Historical Sociolinguistic Approaches to the Language of the Labouring Poor in Late Modern England

Wednesday, 2021/04/21, 16:15


Prof. Dr. Anita Auer is a professor at the University of Lausanne (English Department) and a (socio)historical linguist with a special interest in diachronic and synchronic aspects of language variation and change. Her current research focuses on (a) alternative histories of the English language, (b) the historical development of English subjunctive constructions; and (c) language maintenance and shift amongst Swiss heritage speakers past and present in North America.

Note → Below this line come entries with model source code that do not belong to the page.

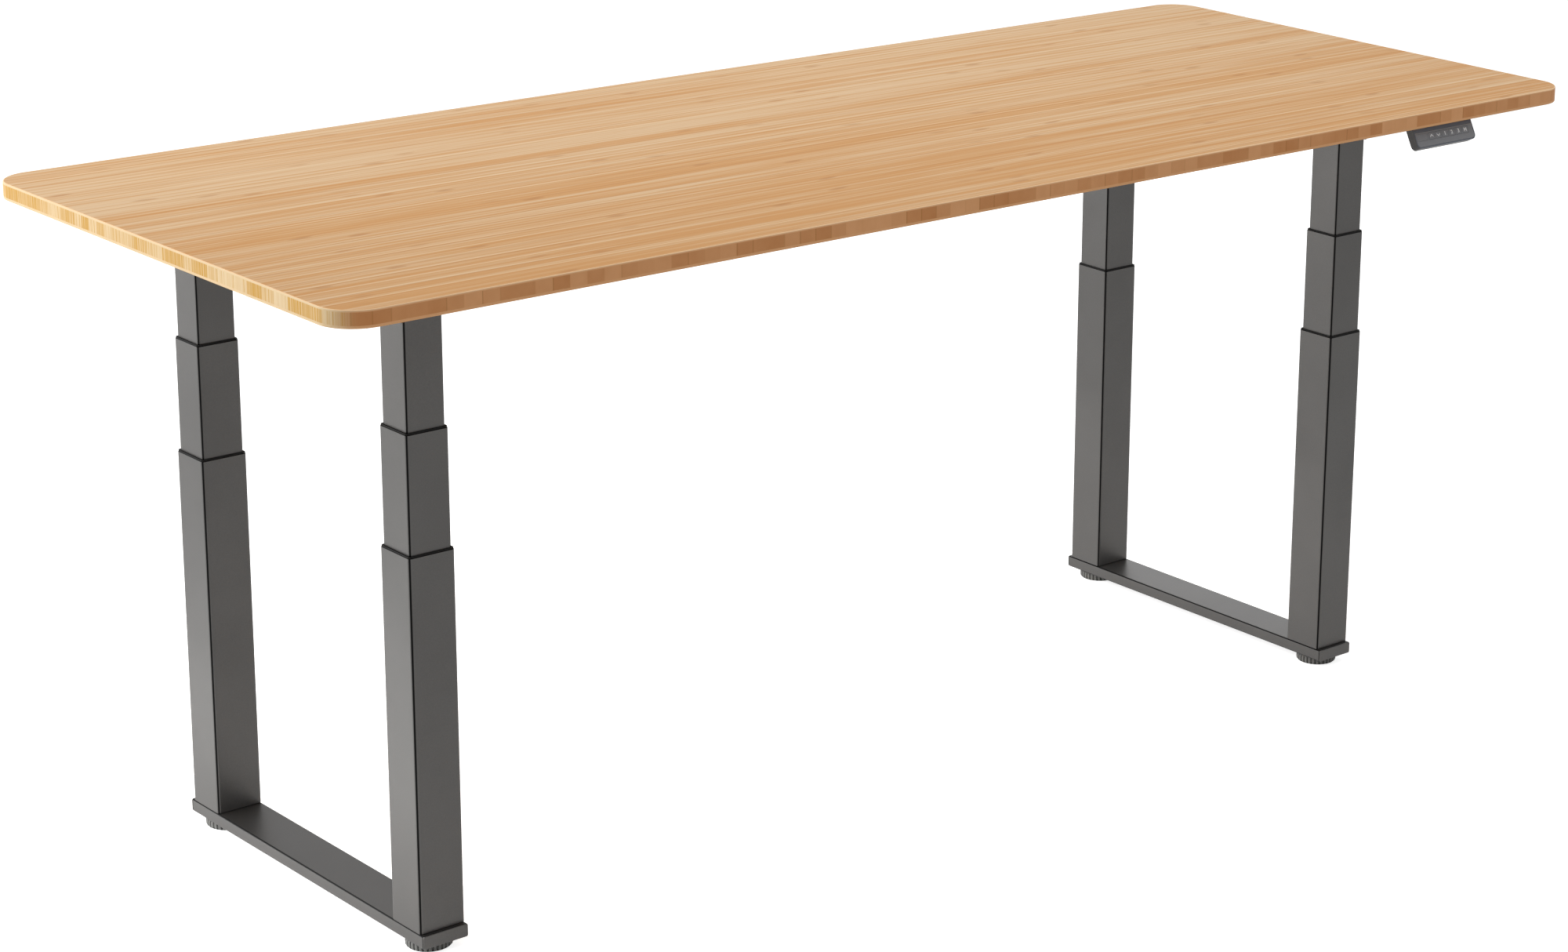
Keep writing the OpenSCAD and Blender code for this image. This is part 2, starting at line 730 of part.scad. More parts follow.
module control_box_lid() {
    color(C_BLACK) translate([0, box_y, under_z - lid_t]) difference() {
        translate([-box_l / 2 - box_tab, -box_w / 2, 0])
            cube([box_l + 2 * box_tab, box_w, lid_t]);
        for (s = SIDES, t = SIDES) translate([s * tab_screw_x, t * tab_screw_dy, -eps])
            cylinder(d = wood_screw_d + 2 * hole_gap, h = lid_t + 2 * eps);
    }
}

// The power board, with its transformer and heat sink
module control_board() {
    end_gap = 1;
    part_gap = 2;
    transformer = [56, 44];
    heat_sink = [50, 12];
    left = socket_depth + box_wall + end_gap - box_l / 2;
    right = box_l / 2 - inlet_depth - box_wall - end_gap;
    deep = box_w - 2 * board_margin + post_d;
    part_h = box_h - lid_t - box_wall - post_h - part_gap;
    color(C_BOARD) translate([0, box_y, box_floor + box_wall + post_h]) union() {
        translate([left, -deep / 2, 0]) cube([right - left, deep, board_t]);
        translate([0, -transformer[1] / 2, 0]) cube([transformer[0], transformer[1], part_h]);
        translate([left + heat_sink[0] / 2, -deep / 2, 0])
            cube([heat_sink[0], heat_sink[1], part_h]);
    }
}

// ---- Keypad ----

// Children leaned with the keypad's face and placed at the front edge
module lean() {
    translate([pad_x, pad_y, under_z]) rotate([-pad_lean, 0, 0]) children();
}

// A plate drawn on the face, from depth y to y + t, with round lower corners
module face_slab(w, top, bottom, r, y, t) {
    translate([0, y + t, 0]) rotate([90, 0, 0]) linear_extrude(t) {
        translate([-w / 2, bottom + r]) square([w, top - bottom - r]);
        translate([r - w / 2, bottom]) square([w - 2 * r, r]);
        for (s = SIDES) translate([s * (w / 2 - r), bottom + r]) circle(r);
    }
}

module keypad_housing() {
    color(C_BLACK) difference() {
        union() {
            // the leaned body, cut off level at the desktop's underside
            intersection() {
                lean() face_slab(pad_w, pad_t, -pad_l, pad_r, 0, pad_t);
                translate([pad_x - pad_w, pad_y - pad_w, under_z - pad_w])
                    cube([2 * pad_w, 2 * pad_w, pad_w]);
            }
            translate([pad_x - tongue_w / 2, pad_y + tongue_t, under_z - tongue_t])
                cube([tongue_w, tongue_l - tongue_t, tongue_t]);
        }
        lean() face_slab(face_w, -pad_strip, pad_rim - pad_l, pad_r - pad_rim, -eps, face_t + eps);
        lean() face_slab(face_w - 2 * pocket_wall, -pad_strip - pocket_wall,
            pad_rim + pocket_wall - pad_l, pad_r - pad_rim - pocket_wall, -eps, pocket_depth + eps);
        for (s = SIDES)
            translate([pad_x + s * tongue_screw_x, tongue_screw_y, under_z - tongue_t - eps])
                cylinder(d = wood_screw_d + 2 * hole_gap, h = tongue_t + 2 * eps);
    }
}

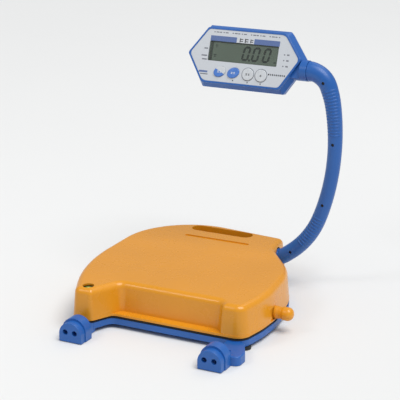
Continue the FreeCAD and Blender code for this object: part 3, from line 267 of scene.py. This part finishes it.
def arm_finish():
    """Blue moulding with the dark parting line of the arm's two halves."""
    finish = moulded("blue_arm_moulding", tuple(colours().body), 0.36, coat=0.05)
    middle = joint_place("arm_fold")[1]
    off = finish.axis("Y", shift=(0, -middle, 0))
    away = finish.ramp(finish.sum(off, 0.0, "ABSOLUTE"), 0.00010, 0.00030)
    base = finish.shader.inputs["Base Color"].links[0].from_socket
    finish.colour(finish.blend(away, tinted(tuple(colours().body), 0.25), base))
    return finish


def blue_finish():
    return moulded("blue_moulding", tuple(colours().body), 0.38, coat=0.05)


def plate_finish():
    """Printed film: very fine texture and a faint silvery grain."""
    finish = Finish("plate_film", 0.34, coat=0.15, coat_roughness=0.25)
    plate = tuple(colours().plate)
    grain = finish.ramp(finish.noise(1400.0, detail=1.0), 0.35, 0.65)
    finish.colour(finish.blend(grain, tinted(plate, 0.95), tinted(plate, 1.05)))
    finish.roughness(finish.ramp(finish.noise(60.0, detail=4.0), 0.3, 0.7, 0.28, 0.40))
    finish.bump(finish.noise(2200.0, detail=1.0), 0.00002, 0.5)
    return finish


def printed(name, colour):
    """Screen print: slightly uneven ink."""
    finish = Finish(name, 0.42)
    cover = finish.ramp(finish.noise(900.0, detail=2.0), 0.3, 0.7)
    finish.colour(finish.blend(cover, tinted(colour, 0.9), tinted(colour, 1.12)))
    finish.roughness(finish.ramp(finish.noise(300.0), 0.3, 0.7, 0.38, 0.48))
    return finish


def crystal_finish():
    """Reflective liquid crystal: fine dots and a soft fall of light across it."""
    finish = Finish("liquid_crystal", 0.45)
    ground = tuple(colours().liquid_crystal)
    soft = finish.ramp(finish.noise(18.0, detail=1.0), 0.3, 0.7)
    dots = finish.ramp(finish.cells(2600.0), 0.2, 0.6)
    shade = finish.sum(finish.sum(soft, 0.7, "MULTIPLY"), finish.sum(dots, 0.3, "MULTIPLY"))
    finish.colour(finish.blend(shade, tinted(ground, 0.93), tinted(ground, 1.08)))
    finish.roughness(finish.ramp(dots, 0.0, 1.0, 0.42, 0.5))
    return finish


def clear_finish(name, colour, alpha):
    """Clear plastic over something else."""
    finish = Finish(name, 0.06, ior=1.45)
    finish.set("Base Color", (*colour, 1.0))
    finish.set("Alpha", alpha)
    finish.roughness(finish.ramp(finish.noise(70.0, detail=5.0), 0.35, 0.75, 0.04, 0.14))
    finish.material.blend_method = "BLEND"
    return finish


def two_tone_key_finish():
    """Oval key whose upper right half is white."""
    finish = Finish("two_tone_key", 0.26, coat=0.3)
    low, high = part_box("key_1")
    centre = (low + high) / 2
    turn = math.radians(26.0)
    place = finish.mapped(shift=tuple(-value for value in centre))
    split = finish.tree.nodes.new("ShaderNodeSeparateXYZ")
    finish.link(place, split.inputs["Vector"])
    across = finish.sum(split.outputs["X"], math.sin(turn), "MULTIPLY")
    up = finish.sum(split.outputs["Z"], math.cos(turn), "MULTIPLY")
    side = finish.ramp(finish.sum(up, across, "ADD"), 0.0012, 0.0015)
    finish.colour(finish.blend(side, tuple(colours().key_blue), tuple(colours().key_white)))
    finish.roughness(finish.ramp(finish.noise(200.0), 0.3, 0.7, 0.22, 0.32))
    finish.bump(finish.noise(900.0), 0.00002, 0.4)
    return finish


def key_finish(name, colour):
    finish = Finish(name, 0.26, coat=0.3)
    wear = finish.ramp(finish.noise(260.0, detail=4.0), 0.35, 0.7)
    finish.colour(finish.blend(wear, tinted(colour, 0.94), tinted(colour, 1.06)))
    finish.roughness(finish.ramp(finish.noise(200.0), 0.3, 0.7, 0.22, 0.34))
    finish.bump(finish.noise(900.0), 0.00002, 0.4)
    return finish


def rubber_finish(name="black_rubber", pitch=0.0011):
    """Soft rubber with moulded rings and pale dust."""
    finish = Finish(name, 0.72)
    dust = finish.ramp(finish.noise(45.0, detail=6.0, rough=0.7), 0.5, 0.75)
    finish.colour(finish.blend(dust, (0.013, 0.013, 0.014), (0.045, 0.043, 0.040)))
    finish.roughness(finish.ramp(dust, 0.0, 1.0, 0.66, 0.85))
    height = finish.sum(finish.axis("Z"), 2 * math.pi / pitch, "MULTIPLY")
    rings = finish.sum(height, 0.0, "SINE")
    finish.bump(finish.sum(finish.sum(rings, 0.25, "MULTIPLY"), finish.noise(700.0)), 0.00012, 0.6)
    return finish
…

Event organizer: Center for the Study of Language and Society
Speaker: Prof. Dr. Anita Auer (University of Lausanne)
Date: 2021/04/21
Time: 16:15 - 17:45
Locality: Online
Zoom-Link will be published via email
and can be demanded from
christoph.neuenschwander@csls.unibe.ch
Characteristics: open to the public
free of charge

Social stratification has been determined to be a highly relevant explanatory factor for language variation and change, albeit varying according to the language, society and people under investigation. In (English) historical sociolinguistics, the investigation of the social class factor is dependent on the availability of written data across the social spectrum. As literacy was socially stratified prior to the introduction of elementary compulsory schooling in 1870, it was difficult to find written sources from the lower social strata before the nineteenth century. However, new data from the English lower orders, so-called pauper petition letters (c. 1795– 1834), have recently become available and allow us now to shed new light on Late Modern English language history and to the test the applicability of synchronically informed sociolinguistic theories to written historical data.

In this talk, you will be introduced to the recently launched research project “The Language of the Labouring Poor in Late Modern England” which comprises the creation of a corpus of c. 2,000 pauper petitions. Based on the experiences of the research team with the material to date, and couched in socio-historical, educational and migration histories, I will discuss a number of issues that highlight the merits and challenges of the data such as the kinds of linguistic studies that are possible with the data, the (un)reliability of meta-linguistic social data retrieved from the pauper petitions, and the relationship between the pauper petitions and dialect representations in contemporary literature, depositions, as well as grammars and manuals. All in all, the talk provides an overview of what kinds of research questions can be answered with the help of the pauper petitions corpus.